Netflix Moving Out of App Store

This will be the first quarter when Netflix is not be contributing to Apple’s App Store. Management has often mentioned the marginal impact of departure by any major app from the App Store. But we should remember that any contribution from Netflix was probably pure profits for Apple.

Estimates suggest that Netflix would be saving close to $250 million in commission payment to iOS. This is equal to $60 million for one quarter. Apple’s operating income in the last quarter was $16 billion. Hence, the departure of Netflix from App store equates to around 40 basis point hit for the company.

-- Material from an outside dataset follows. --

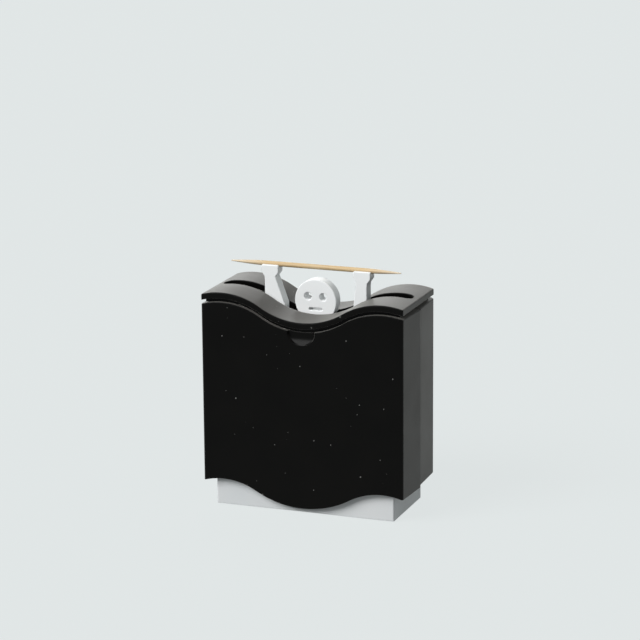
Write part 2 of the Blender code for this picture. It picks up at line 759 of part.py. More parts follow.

This is a big headwind in the current quarter when we look at other factors affecting the company.

Investor Takeaway

Apple is going to face a perfect storm as it reports the quarterly earnings in the next quarter. It will not have the benefit of lower income tax provisions compared to year ago quarter. The company has given huge discount in international regions to boost sales. The departure of Netflix would also be a 40-basis-point headwind for the operating margin.

Overall, we could see a correction in Apple stock unless the management can show strong growth potential from any other segments. The underwhelming launch of new services will also be a negative factor of Apple stock for the near term.

As of this writing, Rohit Chhatwal did not hold a position in any of the aforementioned securities.